Hello, Jack.

Thanks for the reply!

On Sat, Jan 03, 2026 at 15:33:43 -0500, Jack wrote:
> On 2026.01.03 11:44, Alan Mackenzie wrote:
> > On Fri, Jan 02, 2026 at 15:44:06 +0000, Alan Mackenzie wrote:

[ .... ]

> > > I think I am just going to buy a new drive.  At ~25 Euros, it's
> > > just not worthwhile trying all these things on the current one.

> > Well, I've bought and installed a new drive (made by ASUS) and it
> > hasn't helped in the slightest.  :-(

> > Maybe modern DVD drives just aren't capable of reading audio CDs  
> > properly.

> It's been a while, but I'm pretty sure I've successfully read audio CDs  
> with a DVD reader.  Can you find any documentation on the specific  
> drive model you just bought?

Well, things have taken a turn for the better!  I've discovered the
program xine, which plays audio CDs faultlessly.  :-)  Maybe I'm kidding
myself, but the sound quality seems better even than the sections without
crackle on deadbeef.  So it's not my hardware which is at fault.

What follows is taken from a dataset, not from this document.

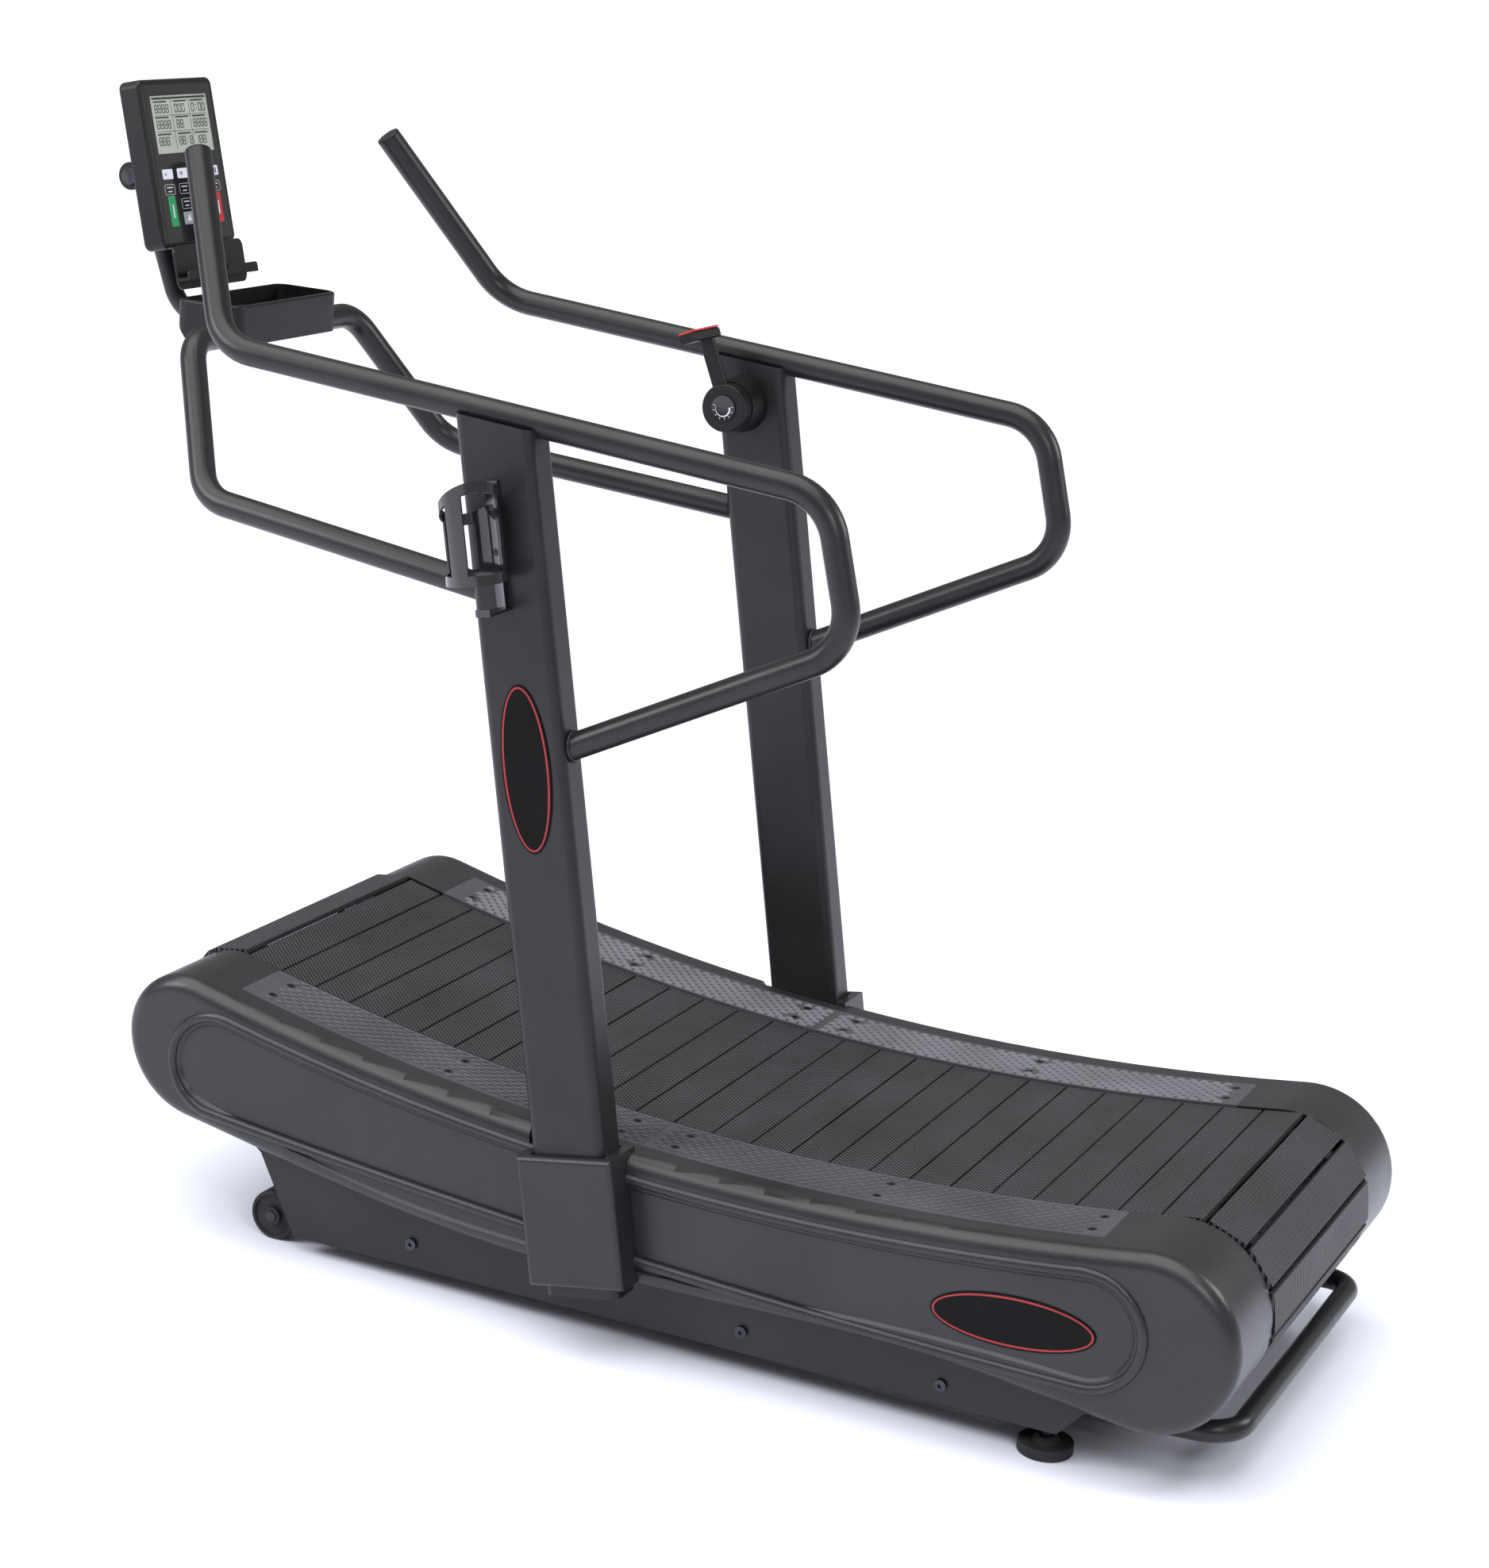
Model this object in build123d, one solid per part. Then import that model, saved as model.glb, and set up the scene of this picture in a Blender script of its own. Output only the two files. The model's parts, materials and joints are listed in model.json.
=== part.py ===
from build123d import *

import math
import os

# Curved manual treadmill, in millimetres.
# +X points forward, to the console; +Y to the runner's left; +Z up.
# The origin is on the floor, under the middle of the base and on the belt's centre plane.

os.makedirs("parts", exist_ok=True)

# ---------------------------------------------------------------- driving dimensions
# Running surface: one shallow arc between a small front drum and a larger rear drum
DECK_RADIUS = 3800
DECK_LOW_X = -117
DECK_LOW_Z = 296.7
DECK_CENTRE_Z = DECK_LOW_Z + DECK_RADIUS
FRONT_DRUM_X = 779
FRONT_DRUM_R = 86
REAR_DRUM_X = -746
REAR_DRUM_R = 123
SLAT_COUNT = 60
SLAT_LENGTH = 474
SLAT_THICKNESS = 8
SLAT_GAP = 3
ROLLER_BAR_LOW = 52
TOOTHED_BELT_THICKNESS = 10
TOOTHED_BELT_WIDTH = 30
TOOTHED_BELT_Y = 185
BELT_DROP = 0.2
RUNNING_GAP = 0.4
AXLE_R = 12.5
AXLE_FIT = 0.05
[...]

Looking at the C source code for xine, it seems it uses direct ioctl
calls to the kernel to read data from the CD.  deadbeef instead uses
dev-libs/libcdio for this.  Maybe there's some incompatibility between
libcdio and my hw/sw setup.  I will be trying to pin this down in the
coming days/weeks.

> As a temporary workaround, you might consider copying the entire  
> content of the CD to a folder, then play from local storage instead of  
> directly from the disk.  I've done this in the past with VLC, but just  
> using a file browser should show each track as some sort of audio file.

I haven't tried this yet, but I intend to do so this afternoon (European
time).  Thanks for the suggestion.

[ .... ]

> Jack

-- 
Alan Mackenzie (Nuremberg, Germany).